• [SHORT TASK] Reproduce the first line and every line after it, exactly, through the one containing "line = Path([start, *inner, end], up=UP". Leave out the rest.
-------- SOURCE MATERIAL --------
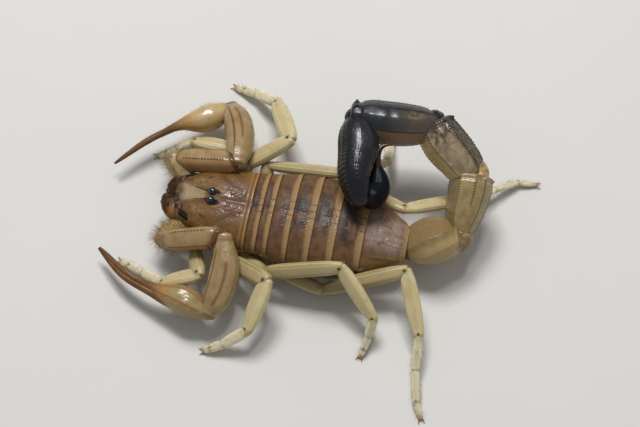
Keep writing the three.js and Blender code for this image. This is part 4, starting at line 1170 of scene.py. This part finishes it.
def arm_part(start, end, kind, sign):
    """A faceted tube, rolled outwards. Its keels are bells at set angles, beaded along the way."""
    half, height, fullness, roll, bows, knots, keels = ARM_PARTS[kind]
    left, femur, patella, trochanter = sign > 0, kind == "femur", kind == "patella", kind == "trochanter"
    roll = np.radians(-roll * sign)
    slim = 0.12 if patella and left else 0.0
    grow = lambda t: through(t, *zip(*knots)) * (1 - slim * smooth(t, 0.34, 0.1))
    inner = [start + (end - start) * t + aside(start, end, -b * (1.0 if left else 0.75), sign)
             for t, b in zip(BOWS_AT, bows)]
    level = unit(np.cross(UP, end - start))
    line = Path([start, *inner, end], up=UP * np.cos(roll) + level * np.sin(roll))

    def keel(g, width, dotted_only=False):
        total = 0
        for on_left, on_right, strength, first, last, dotted in keels:
            dots = 1 - dotted * smooth(np.abs(np.sin(g.s * np.pi / 0.42)), 0.8, 0.35)
            span = between(g.t, first, first + 0.08, last - 0.08, last) * (dotted if dotted_only else 1)
            at = (on_left if left else on_right) * sign
            total = total + strength * dots * span * ridge(g.degrees - at, width)
        return total

    def look(g):
        outer = 0.5 - 0.5 * sign * np.sin(np.radians(g.degrees) + roll)
        rims = ridge(g.s - g.length - 0.1, 0.22) + 0.5 * ridge(g.s, 0.22)
        wedge = ridge(g.s - g.length - 0.1, 0.3 + 0.5 * outer) * femur
        amber = (1.0 if left else 0.45) if femur else 0.15
        return dict(
            relief=0.05 * keel(g, 4.5) + 0.01 * g.grains(0.28, 41) + 0.05 * rims
            - 0.05 * ridge(g.s - g.length + 0.45, 0.2),
            lean=-0.95 * smooth(g.t, 0.7, 1.0) * outer * femur,
            keel=keel(g, 3.8), dots=1.5 * keel(g, 3.8, dotted_only=True),
            # Painted light: the right trochanter, on the lamp's side, is made paler.
            fair=0.75 * (trochanter and not left),
            amber=0.35 * keel(g, 12) + amber * between(-g.degrees, 38, 48, 120, 140) + 0.25 * trochanter,
            rim=(0.75 * rims + 0.9 * wedge) * (0.6 if trochanter else 1.0),
            olive=0.6 * trochanter + patella * smooth(g.degrees * sign, 40, 80))

    return sweep(line, scaled(grow, half, height), look, (0.75 if patella else 0.35, 0.4), blunt=9,
                 fullness=fullness, cell=0.085)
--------
• [PROBLEM SOLUTION]
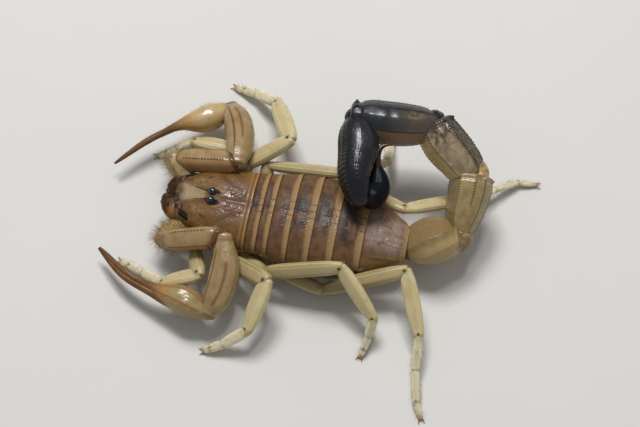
Keep writing the three.js and Blender code for this image. This is part 4, starting at line 1170 of scene.py. This part finishes it.
def arm_part(start, end, kind, sign):
    """A faceted tube, rolled outwards. Its keels are bells at set angles, beaded along the way."""
    half, height, fullness, roll, bows, knots, keels = ARM_PARTS[kind]
    left, femur, patella, trochanter = sign > 0, kind == "femur", kind == "patella", kind == "trochanter"
    roll = np.radians(-roll * sign)
    slim = 0.12 if patella and left else 0.0
    grow = lambda t: through(t, *zip(*knots)) * (1 - slim * smooth(t, 0.34, 0.1))
    inner = [start + (end - start) * t + aside(start, end, -b * (1.0 if left else 0.75), sign)
             for t, b in zip(BOWS_AT, bows)]
    level = unit(np.cross(UP, end - start))
    line = Path([start, *inner, end], up=UP * np.cos(roll) + level * np.sin(roll))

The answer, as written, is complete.